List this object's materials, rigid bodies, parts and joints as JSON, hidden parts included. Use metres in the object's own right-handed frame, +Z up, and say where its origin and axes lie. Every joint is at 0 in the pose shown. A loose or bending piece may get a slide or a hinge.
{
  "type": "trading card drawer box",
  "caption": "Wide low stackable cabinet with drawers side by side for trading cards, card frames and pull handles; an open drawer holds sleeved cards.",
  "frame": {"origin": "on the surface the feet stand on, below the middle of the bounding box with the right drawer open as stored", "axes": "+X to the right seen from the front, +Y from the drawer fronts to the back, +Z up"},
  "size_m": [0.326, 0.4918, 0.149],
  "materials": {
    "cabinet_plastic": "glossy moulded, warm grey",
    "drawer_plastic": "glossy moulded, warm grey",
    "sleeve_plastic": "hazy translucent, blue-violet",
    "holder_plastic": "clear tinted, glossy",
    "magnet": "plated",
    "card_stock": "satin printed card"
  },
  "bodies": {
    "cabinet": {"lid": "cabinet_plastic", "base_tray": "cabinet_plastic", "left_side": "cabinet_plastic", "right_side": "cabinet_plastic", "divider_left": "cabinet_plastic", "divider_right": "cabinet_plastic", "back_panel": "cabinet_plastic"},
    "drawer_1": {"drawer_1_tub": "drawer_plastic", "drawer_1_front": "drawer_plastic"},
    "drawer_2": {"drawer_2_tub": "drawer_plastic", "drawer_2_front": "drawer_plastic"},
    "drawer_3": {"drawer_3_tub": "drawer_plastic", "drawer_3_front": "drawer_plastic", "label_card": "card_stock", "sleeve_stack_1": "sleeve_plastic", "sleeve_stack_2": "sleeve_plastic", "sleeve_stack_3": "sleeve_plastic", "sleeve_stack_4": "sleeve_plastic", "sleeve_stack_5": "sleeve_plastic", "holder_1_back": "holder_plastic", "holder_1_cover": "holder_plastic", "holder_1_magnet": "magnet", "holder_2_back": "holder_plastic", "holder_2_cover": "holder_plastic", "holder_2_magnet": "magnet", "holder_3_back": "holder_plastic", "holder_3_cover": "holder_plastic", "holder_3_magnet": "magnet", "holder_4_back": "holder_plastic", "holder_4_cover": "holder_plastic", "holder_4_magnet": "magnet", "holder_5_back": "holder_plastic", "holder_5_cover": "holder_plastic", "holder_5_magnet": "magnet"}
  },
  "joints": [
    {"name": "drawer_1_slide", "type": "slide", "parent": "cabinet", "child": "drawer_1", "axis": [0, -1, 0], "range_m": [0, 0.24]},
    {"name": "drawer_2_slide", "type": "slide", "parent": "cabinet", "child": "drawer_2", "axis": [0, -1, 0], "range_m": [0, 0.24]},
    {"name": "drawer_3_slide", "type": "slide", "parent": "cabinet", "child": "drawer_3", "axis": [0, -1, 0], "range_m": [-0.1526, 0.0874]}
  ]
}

◇ ◇ ◇ ◇

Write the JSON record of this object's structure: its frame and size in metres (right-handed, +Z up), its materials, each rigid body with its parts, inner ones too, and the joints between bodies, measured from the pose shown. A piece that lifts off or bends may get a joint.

◇ ◇ ◇ ◇

Work to be completed:
Scan the data for the word "with" and copy every line where it shows up.

Exercise response:
  "caption": "Wide low stackable cabinet with drawers side by side for trading cards, card frames and pull handles; an open drawer holds sleeved cards.",
  "frame": {"origin": "on the surface the feet stand on, below the middle of the bounding box with the right drawer open as stored", "axes": "+X to the right seen from the front, +Y from the drawer fronts to the back, +Z up"},
Write the JSON record of this object's structure: its frame and size in metres (right-handed, +Z up), its materials, each rigid body with its parts, inner ones too, and the joints between bodies, measured from the pose shown. A piece that lifts off or bends may get a joint.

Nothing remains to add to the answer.